Es sei eine „Hetzaktion der übelsten Sorte, die wieder einmal von den Identitären durchgeführt wurde“, schrieb ÖVP-Sicherheitsprecher Karl Mahrer in einer gemeinsamen Aussendung mit dem Grünen Sicherheitssprecher Georg Bürstmayr. Dass die Landespolizeidirektion Wien rasch eine Prüfung dieses Vorfalls ankündigte, begrüßte Bürstmayr: „Kritische Aufarbeitung möglicher Fehler mitten in einer Krise ist schwer, aber notwendig. Wir unterstützen die Polizei auch bei dieser Herausforderung“.

Anti-Frankreich-Demo in letzter Minute untersagt

Die Aktion in der Josefstadt war nicht die einzige, die am Sonntag für Aufsehen und Kritik sorgte. Sonntagmittag wurde eine angemeldete Anti-Frankreich-Demo unter dem Titel „Gegen Mohammed-Karikaturen“ vor der französischen Botschaft am Schwarzenbergplatz kurzfristig untersagt. Angemeldet worden war die Kundgebung bei der Polizei für 100 Teilnehmerinnen und Teilnehmer. Die Abhaltung wurde von der Versammlungsbehörde geprüft und zunächst genehmigt.

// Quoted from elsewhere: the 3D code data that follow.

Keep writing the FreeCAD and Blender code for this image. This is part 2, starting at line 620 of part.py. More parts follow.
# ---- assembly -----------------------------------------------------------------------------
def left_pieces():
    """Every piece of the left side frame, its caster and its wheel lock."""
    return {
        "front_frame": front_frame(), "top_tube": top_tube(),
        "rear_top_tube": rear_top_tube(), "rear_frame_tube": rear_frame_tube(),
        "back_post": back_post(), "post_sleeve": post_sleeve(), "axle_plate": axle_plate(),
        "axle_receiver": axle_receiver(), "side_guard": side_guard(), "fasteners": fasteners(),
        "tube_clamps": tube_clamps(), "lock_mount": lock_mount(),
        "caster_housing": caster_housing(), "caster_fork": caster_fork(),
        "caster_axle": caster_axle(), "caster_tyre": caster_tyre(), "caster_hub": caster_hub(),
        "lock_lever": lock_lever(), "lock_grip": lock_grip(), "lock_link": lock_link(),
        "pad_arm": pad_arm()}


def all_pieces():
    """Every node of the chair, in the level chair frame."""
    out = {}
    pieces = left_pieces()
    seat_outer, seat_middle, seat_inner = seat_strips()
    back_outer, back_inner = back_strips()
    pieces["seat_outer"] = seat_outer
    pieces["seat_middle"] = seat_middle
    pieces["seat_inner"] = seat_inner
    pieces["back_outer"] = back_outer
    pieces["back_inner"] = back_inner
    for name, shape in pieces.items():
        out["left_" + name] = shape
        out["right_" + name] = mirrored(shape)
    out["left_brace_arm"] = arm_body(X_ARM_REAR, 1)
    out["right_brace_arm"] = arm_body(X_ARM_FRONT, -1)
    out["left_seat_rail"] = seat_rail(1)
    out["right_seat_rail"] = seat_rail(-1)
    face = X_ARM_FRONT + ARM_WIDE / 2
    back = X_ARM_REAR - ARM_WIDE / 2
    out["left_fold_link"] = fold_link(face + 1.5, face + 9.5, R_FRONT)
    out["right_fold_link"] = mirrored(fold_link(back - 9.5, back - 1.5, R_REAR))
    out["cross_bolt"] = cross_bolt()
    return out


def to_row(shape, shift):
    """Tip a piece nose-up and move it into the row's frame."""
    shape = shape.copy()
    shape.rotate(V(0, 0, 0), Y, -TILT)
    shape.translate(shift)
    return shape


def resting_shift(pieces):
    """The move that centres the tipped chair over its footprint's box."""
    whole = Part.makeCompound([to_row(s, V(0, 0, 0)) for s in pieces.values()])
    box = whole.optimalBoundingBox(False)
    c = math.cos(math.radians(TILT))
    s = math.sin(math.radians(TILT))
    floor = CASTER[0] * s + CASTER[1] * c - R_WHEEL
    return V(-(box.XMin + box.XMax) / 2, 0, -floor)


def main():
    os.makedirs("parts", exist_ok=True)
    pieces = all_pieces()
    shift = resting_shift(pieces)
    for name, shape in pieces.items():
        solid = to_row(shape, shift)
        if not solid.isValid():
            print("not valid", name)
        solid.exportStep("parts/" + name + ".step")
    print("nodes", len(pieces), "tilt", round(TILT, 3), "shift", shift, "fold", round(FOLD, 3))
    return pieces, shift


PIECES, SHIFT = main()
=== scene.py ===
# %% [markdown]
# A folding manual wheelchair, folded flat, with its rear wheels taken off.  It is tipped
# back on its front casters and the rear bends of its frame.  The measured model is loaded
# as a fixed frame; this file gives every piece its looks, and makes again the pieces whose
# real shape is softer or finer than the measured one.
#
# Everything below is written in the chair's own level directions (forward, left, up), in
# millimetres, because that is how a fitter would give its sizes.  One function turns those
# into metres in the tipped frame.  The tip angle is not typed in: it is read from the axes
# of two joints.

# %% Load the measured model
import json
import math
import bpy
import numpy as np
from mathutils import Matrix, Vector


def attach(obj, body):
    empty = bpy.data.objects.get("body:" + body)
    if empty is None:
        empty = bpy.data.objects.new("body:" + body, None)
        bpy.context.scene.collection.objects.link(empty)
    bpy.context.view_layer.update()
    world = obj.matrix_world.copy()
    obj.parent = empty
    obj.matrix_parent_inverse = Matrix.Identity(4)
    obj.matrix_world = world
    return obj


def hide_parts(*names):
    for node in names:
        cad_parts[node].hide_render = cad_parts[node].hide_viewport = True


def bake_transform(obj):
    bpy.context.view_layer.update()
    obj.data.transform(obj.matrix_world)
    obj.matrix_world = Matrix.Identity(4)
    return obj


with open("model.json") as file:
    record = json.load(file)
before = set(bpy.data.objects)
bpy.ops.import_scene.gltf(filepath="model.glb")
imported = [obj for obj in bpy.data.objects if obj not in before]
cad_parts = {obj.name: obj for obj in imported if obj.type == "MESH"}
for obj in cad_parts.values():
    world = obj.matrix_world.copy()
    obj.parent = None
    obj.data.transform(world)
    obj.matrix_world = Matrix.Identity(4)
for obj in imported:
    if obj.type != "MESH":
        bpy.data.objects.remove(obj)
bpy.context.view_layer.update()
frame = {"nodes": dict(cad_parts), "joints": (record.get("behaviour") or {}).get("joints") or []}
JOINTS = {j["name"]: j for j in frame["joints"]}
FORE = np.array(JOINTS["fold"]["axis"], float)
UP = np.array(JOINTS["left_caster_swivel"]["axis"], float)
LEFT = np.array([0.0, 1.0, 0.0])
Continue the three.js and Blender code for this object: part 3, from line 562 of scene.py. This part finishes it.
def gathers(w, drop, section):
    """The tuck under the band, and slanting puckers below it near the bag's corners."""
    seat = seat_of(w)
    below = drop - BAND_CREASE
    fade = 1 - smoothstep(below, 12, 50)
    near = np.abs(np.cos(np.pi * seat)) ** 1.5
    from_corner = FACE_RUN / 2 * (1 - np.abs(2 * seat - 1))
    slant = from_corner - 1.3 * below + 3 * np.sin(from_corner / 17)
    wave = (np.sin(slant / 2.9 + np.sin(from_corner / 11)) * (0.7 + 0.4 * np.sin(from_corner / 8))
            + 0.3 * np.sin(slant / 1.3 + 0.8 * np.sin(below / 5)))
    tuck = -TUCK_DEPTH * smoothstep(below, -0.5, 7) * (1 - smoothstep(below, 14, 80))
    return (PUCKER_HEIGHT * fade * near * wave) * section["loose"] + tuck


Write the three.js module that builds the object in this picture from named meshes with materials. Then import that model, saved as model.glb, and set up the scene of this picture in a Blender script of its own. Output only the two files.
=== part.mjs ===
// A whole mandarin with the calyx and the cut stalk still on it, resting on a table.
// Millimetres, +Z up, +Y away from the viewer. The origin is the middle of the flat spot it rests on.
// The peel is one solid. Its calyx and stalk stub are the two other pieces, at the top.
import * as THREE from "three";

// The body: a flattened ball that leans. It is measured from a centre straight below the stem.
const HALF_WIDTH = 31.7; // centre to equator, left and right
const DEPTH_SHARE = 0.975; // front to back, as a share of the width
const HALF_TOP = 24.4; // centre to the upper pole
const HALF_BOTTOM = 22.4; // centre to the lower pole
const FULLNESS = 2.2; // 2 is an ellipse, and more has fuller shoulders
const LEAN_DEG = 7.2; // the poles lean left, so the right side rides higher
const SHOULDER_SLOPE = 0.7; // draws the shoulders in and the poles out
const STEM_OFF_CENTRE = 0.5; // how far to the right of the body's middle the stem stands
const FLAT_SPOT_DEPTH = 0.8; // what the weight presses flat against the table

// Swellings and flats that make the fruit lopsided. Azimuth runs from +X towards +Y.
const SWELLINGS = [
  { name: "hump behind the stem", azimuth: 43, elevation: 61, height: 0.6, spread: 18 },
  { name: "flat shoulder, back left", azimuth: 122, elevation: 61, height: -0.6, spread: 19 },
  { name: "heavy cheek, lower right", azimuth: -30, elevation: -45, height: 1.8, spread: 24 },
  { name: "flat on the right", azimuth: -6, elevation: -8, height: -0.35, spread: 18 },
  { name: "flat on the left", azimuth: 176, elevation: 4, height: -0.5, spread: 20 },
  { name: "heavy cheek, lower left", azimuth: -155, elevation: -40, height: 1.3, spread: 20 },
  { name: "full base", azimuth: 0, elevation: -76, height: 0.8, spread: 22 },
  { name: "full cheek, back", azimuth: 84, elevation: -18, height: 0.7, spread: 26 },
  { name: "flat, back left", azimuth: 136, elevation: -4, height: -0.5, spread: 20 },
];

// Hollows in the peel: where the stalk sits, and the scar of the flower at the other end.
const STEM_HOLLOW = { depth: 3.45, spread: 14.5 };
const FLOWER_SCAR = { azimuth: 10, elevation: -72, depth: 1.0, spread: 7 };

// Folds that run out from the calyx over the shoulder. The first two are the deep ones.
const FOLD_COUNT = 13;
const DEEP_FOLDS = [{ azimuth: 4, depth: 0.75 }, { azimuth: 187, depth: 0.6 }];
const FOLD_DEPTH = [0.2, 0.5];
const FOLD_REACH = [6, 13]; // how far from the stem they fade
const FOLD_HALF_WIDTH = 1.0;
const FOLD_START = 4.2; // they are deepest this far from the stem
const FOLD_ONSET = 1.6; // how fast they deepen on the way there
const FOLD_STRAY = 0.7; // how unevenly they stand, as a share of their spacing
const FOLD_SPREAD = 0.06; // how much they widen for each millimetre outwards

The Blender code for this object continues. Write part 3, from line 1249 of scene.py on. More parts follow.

Bundesheersoldat bewacht französische Botschaft
APA/Helmut Fohringer
Vor der französischen Botschaft war für Mittag eine Anti-Frankreich-Demo angemeldet

„Zweck der Versammlung läuft Strafgesetzen zuwider“

Sonntagvormittag fand allerdings eine erneute Prüfung der Versammlungsanzeige statt, nachdem unter anderem bekanntgeworden war, dass die Organisatoren gewaltverherrlichende Postings auf Facebook teilten: „Es sind neue Erkenntnisse aufgetaucht“, sagte Polizeisprecher Markus Dittrich.

Wenig später hieß es dann zu Mittag von der Polizei: „In der Zwischenzeit sind Gründe hervorgekommen, um die Versammlung zu untersagen. Es hat sich ein Gesamtbild ergeben, das Rückschlüsse darauf ziehen lässt, dass der Zweck der Versammlung den Strafgesetzen zuwiderläuft.“ Die FPÖ begrüßte die Absage der Anti-Frankreich-Demo. Auch die SPÖ-Integrationssprecherin Yilmaz sprach sich gegen die Kundgebung aus und begrüßte deren Verbot.

Nehammer will gegen radikale Versammlungen vorgehen

Innenminister Karl Nehammer (ÖVP) will nun dafür sorgen, dass von radikalem Gedankengut getragene Versammlungen zukünftig von vornherein unterbunden werden. Er habe den Generaldirektor für die Öffentliche Sicherheit, Franz Ruf, angewiesen, Versammlungen mit radikalem bzw. extremem Gedankengut „genauestens zu prüfen“, gab der Innenminister am Sonntagnachmittag bekannt.

Innenminister Karl Nehammer (ÖVP)
APA/Herbert Neubauer
Laut Nehammer sollen Versammlungen im Vorfeld „genauestens“ geprüft werden

Extremistische Gruppierungen hätten den Sonntag dazu benutzt, um die Wienerinnen und Wiener zu beunruhigen und eine Stimmung der gegenseitigen Ablehnung und des Hasses zu erzeugen, so Nehammer. Gerade in Ausnahmezeiten müssten „Versammlungen, die den Anschein erwecken, extremistisches Gedankengut zu verbreiten“, im Vorfeld rechtlich genau überprüft werden. In weiterer Folge seien solche geplanten Versammlungen, „wenn es die Rechtslage zulässt, rigoros zu verbieten“.

Gründe für Versammlungsverbot

Versammlungen sind von der Behörde laut Gesetz zu untersagen, wenn deren Zweck den Strafgesetzen zuwiderläuft oder deren Abhaltung die öffentliche Sicherheit oder das öffentliche Wohl gefährdet.

Außerdem können Versammlungen, die der politischen Tätigkeit von Drittstaatsangehörigen dient und den anerkannten internationalen Rechtgrundsätzen und Gepflogenheiten oder den völkerrechtlichen Verpflichtungen, den demokratischen Grundwerten oder außenpolitischen Interessen der Republik Österreich zuwiderläuft, untersagt werden, heißt es in Paragraf 6 des Versammlungsgesetzes.